THE TASK:
Print the listing below exactly.

>> BEGIN DATASET SECTION

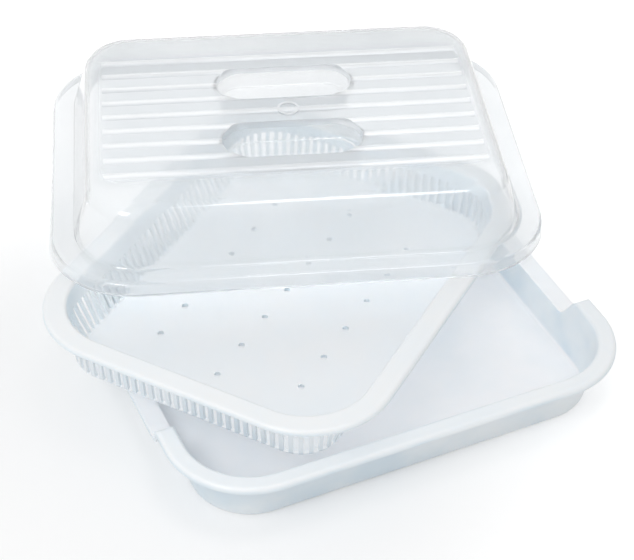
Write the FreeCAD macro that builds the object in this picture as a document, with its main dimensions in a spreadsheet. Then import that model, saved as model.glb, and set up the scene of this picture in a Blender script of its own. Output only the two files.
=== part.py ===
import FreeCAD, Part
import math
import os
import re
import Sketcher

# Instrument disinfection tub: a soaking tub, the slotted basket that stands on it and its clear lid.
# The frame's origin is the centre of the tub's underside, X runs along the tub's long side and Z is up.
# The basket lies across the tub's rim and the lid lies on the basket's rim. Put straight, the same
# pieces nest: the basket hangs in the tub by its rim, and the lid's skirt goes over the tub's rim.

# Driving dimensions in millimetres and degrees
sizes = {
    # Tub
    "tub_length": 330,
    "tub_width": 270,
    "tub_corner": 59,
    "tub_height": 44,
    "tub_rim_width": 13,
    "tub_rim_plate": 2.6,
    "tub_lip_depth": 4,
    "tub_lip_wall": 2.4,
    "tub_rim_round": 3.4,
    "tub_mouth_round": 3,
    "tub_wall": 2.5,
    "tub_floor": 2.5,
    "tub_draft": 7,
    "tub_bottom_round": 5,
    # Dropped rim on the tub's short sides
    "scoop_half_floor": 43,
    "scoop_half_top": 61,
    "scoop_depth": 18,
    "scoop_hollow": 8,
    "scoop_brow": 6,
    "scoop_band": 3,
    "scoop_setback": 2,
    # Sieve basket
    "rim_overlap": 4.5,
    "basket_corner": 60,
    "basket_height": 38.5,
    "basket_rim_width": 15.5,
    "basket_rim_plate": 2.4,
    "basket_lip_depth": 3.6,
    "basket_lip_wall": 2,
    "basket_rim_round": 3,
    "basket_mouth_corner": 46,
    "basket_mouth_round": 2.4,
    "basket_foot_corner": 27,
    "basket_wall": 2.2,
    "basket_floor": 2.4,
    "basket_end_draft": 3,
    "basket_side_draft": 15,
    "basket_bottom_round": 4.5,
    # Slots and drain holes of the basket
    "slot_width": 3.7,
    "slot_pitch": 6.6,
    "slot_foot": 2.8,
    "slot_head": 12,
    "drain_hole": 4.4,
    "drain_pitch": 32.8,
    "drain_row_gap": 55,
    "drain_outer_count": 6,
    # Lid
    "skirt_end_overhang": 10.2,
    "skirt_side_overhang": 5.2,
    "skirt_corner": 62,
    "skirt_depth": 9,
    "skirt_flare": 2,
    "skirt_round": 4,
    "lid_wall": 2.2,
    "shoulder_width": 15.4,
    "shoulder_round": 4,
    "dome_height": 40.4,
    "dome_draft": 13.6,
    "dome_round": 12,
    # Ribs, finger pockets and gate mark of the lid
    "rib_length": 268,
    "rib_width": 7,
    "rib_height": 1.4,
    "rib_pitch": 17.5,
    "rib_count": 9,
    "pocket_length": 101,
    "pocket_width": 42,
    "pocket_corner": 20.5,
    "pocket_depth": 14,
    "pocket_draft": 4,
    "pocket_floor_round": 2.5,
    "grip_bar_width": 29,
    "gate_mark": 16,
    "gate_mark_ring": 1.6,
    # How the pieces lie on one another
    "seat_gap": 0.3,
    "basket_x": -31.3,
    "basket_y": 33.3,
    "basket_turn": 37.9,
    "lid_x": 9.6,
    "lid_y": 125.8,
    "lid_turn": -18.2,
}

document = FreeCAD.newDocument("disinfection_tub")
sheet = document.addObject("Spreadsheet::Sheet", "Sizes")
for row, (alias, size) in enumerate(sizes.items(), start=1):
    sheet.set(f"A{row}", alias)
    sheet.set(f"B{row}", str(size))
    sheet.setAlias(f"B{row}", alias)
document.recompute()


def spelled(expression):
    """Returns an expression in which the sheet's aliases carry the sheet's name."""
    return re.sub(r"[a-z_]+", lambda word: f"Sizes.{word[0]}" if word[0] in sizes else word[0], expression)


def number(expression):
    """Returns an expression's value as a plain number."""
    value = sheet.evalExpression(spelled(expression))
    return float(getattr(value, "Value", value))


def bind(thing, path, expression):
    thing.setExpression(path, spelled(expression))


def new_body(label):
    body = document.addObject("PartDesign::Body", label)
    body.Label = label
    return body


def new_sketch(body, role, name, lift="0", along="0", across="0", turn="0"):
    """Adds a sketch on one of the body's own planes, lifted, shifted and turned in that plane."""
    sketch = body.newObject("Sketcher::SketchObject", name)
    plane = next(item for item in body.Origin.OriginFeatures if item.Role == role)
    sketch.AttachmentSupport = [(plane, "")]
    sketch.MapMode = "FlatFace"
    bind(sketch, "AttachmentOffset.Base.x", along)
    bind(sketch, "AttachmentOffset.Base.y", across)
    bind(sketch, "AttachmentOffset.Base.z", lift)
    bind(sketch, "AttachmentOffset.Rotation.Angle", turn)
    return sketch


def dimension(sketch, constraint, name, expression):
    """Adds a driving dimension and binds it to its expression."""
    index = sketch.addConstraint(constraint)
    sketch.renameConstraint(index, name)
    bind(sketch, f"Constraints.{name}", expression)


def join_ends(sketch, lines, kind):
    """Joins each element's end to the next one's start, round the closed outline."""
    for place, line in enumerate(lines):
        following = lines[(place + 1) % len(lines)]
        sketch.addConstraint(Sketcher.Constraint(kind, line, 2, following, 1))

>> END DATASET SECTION

EXERCISE ANSWER:
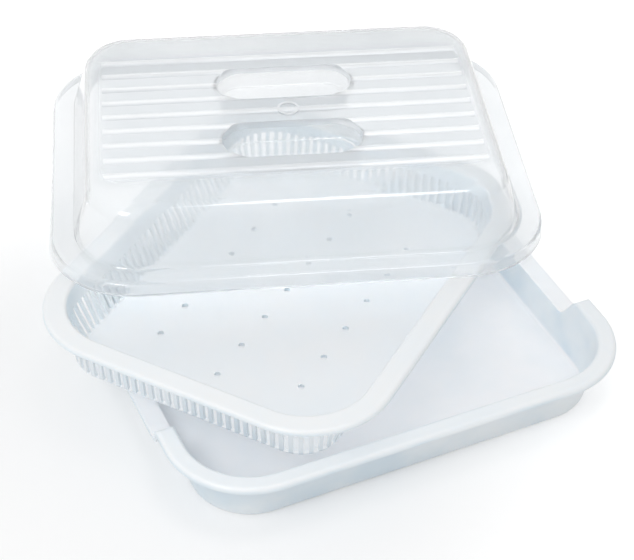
Write the FreeCAD macro that builds the object in this picture as a document, with its main dimensions in a spreadsheet. Then import that model, saved as model.glb, and set up the scene of this picture in a Blender script of its own. Output only the two files.
=== part.py ===
import FreeCAD, Part
import math
import os
import re
import Sketcher

# Instrument disinfection tub: a soaking tub, the slotted basket that stands on it and its clear lid.
# The frame's origin is the centre of the tub's underside, X runs along the tub's long side and Z is up.
# The basket lies across the tub's rim and the lid lies on the basket's rim. Put straight, the same
# pieces nest: the basket hangs in the tub by its rim, and the lid's skirt goes over the tub's rim.

# Driving dimensions in millimetres and degrees
sizes = {
    # Tub
    "tub_length": 330,
    "tub_width": 270,
    "tub_corner": 59,
    "tub_height": 44,
    "tub_rim_width": 13,
    "tub_rim_plate": 2.6,
    "tub_lip_depth": 4,
    "tub_lip_wall": 2.4,
    "tub_rim_round": 3.4,
    "tub_mouth_round": 3,
    "tub_wall": 2.5,
    "tub_floor": 2.5,
    "tub_draft": 7,
    "tub_bottom_round": 5,
    # Dropped rim on the tub's short sides
    "scoop_half_floor": 43,
    "scoop_half_top": 61,
    "scoop_depth": 18,
    "scoop_hollow": 8,
    "scoop_brow": 6,
    "scoop_band": 3,
    "scoop_setback": 2,
    # Sieve basket
    "rim_overlap": 4.5,
    "basket_corner": 60,
    "basket_height": 38.5,
    "basket_rim_width": 15.5,
    "basket_rim_plate": 2.4,
    "basket_lip_depth": 3.6,
    "basket_lip_wall": 2,
    "basket_rim_round": 3,
    "basket_mouth_corner": 46,
    "basket_mouth_round": 2.4,
    "basket_foot_corner": 27,
    "basket_wall": 2.2,
    "basket_floor": 2.4,
    "basket_end_draft": 3,
    "basket_side_draft": 15,
    "basket_bottom_round": 4.5,
    # Slots and drain holes of the basket
    "slot_width": 3.7,
    "slot_pitch": 6.6,
    "slot_foot": 2.8,
    "slot_head": 12,
    "drain_hole": 4.4,
    "drain_pitch": 32.8,
    "drain_row_gap": 55,
    "drain_outer_count": 6,
    # Lid
    "skirt_end_overhang": 10.2,
    "skirt_side_overhang": 5.2,
    "skirt_corner": 62,
    "skirt_depth": 9,
    "skirt_flare": 2,
    "skirt_round": 4,
    "lid_wall": 2.2,
    "shoulder_width": 15.4,
    "shoulder_round": 4,
    "dome_height": 40.4,
    "dome_draft": 13.6,
    "dome_round": 12,
    # Ribs, finger pockets and gate mark of the lid
    "rib_length": 268,
    "rib_width": 7,
    "rib_height": 1.4,
    "rib_pitch": 17.5,
    "rib_count": 9,
    "pocket_length": 101,
    "pocket_width": 42,
    "pocket_corner": 20.5,
    "pocket_depth": 14,
    "pocket_draft": 4,
    "pocket_floor_round": 2.5,
    "grip_bar_width": 29,
    "gate_mark": 16,
    "gate_mark_ring": 1.6,
    # How the pieces lie on one another
    "seat_gap": 0.3,
    "basket_x": -31.3,
    "basket_y": 33.3,
    "basket_turn": 37.9,
    "lid_x": 9.6,
    "lid_y": 125.8,
    "lid_turn": -18.2,
}

document = FreeCAD.newDocument("disinfection_tub")
sheet = document.addObject("Spreadsheet::Sheet", "Sizes")
for row, (alias, size) in enumerate(sizes.items(), start=1):
    sheet.set(f"A{row}", alias)
    sheet.set(f"B{row}", str(size))
    sheet.setAlias(f"B{row}", alias)
document.recompute()


def spelled(expression):
    """Returns an expression in which the sheet's aliases carry the sheet's name."""
    return re.sub(r"[a-z_]+", lambda word: f"Sizes.{word[0]}" if word[0] in sizes else word[0], expression)


def number(expression):
    """Returns an expression's value as a plain number."""
    value = sheet.evalExpression(spelled(expression))
    return float(getattr(value, "Value", value))


def bind(thing, path, expression):
    thing.setExpression(path, spelled(expression))


def new_body(label):
    body = document.addObject("PartDesign::Body", label)
    body.Label = label
    return body


def new_sketch(body, role, name, lift="0", along="0", across="0", turn="0"):
    """Adds a sketch on one of the body's own planes, lifted, shifted and turned in that plane."""
    sketch = body.newObject("Sketcher::SketchObject", name)
    plane = next(item for item in body.Origin.OriginFeatures if item.Role == role)
    sketch.AttachmentSupport = [(plane, "")]
    sketch.MapMode = "FlatFace"
    bind(sketch, "AttachmentOffset.Base.x", along)
    bind(sketch, "AttachmentOffset.Base.y", across)
    bind(sketch, "AttachmentOffset.Base.z", lift)
    bind(sketch, "AttachmentOffset.Rotation.Angle", turn)
    return sketch


def dimension(sketch, constraint, name, expression):
    """Adds a driving dimension and binds it to its expression."""
    index = sketch.addConstraint(constraint)
    sketch.renameConstraint(index, name)
    bind(sketch, f"Constraints.{name}", expression)


def join_ends(sketch, lines, kind):
    """Joins each element's end to the next one's start, round the closed outline."""
    for place, line in enumerate(lines):
        following = lines[(place + 1) % len(lines)]
        sketch.addConstraint(Sketcher.Constraint(kind, line, 2, following, 1))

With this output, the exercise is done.